Jacqulyn Teoh

Position title: Dana-Allen Dissertation Fellow (2018-2019)

Address:
English, UW-Madison

Portrait image of Jacqulyn Teoh wearing a gray shirt in front of a white background.

Niche Formations: Rethinking Literary Opportunity in Modern Literatures of Southeast and South Asia

My project explores the use and utility of a term ubiquitous yet undertheorized across much contemporary literary criticism, particularly concerning diasporic and postcolonial authors – “niche.” It argues that this term offers a conceptual basis for a mode of literary production wherein such authors turn to their advantage the structural constraints specific to their geocultural location.
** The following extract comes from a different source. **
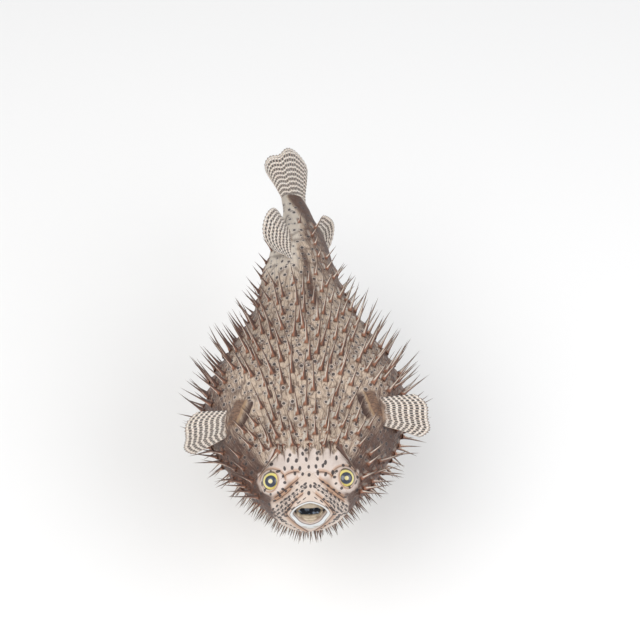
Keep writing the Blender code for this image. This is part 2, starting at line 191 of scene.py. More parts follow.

Through combining analyses of texts from or about the Malay world and the Indian subcontinent with theorizations of ‘niche’ in disciplines ranging from ecology, economics, and international relations, this project shows that the formal choices of diasporic and postcolonial authors can be thought of as more than just acts of resistance or adaptation to the cultural legacies of European empire in Asia.

Jacqulyn Teoh is a doctoral candidate in the Department of English at UW-Madison. Her current research examines twentieth and twenty-first century Southeast and South Asian literary production with insights drawn from postcolonial, diasporic, and world literary studies. Her work has been supported by the Social Science Research Council and UW-Madison’s Graduate School.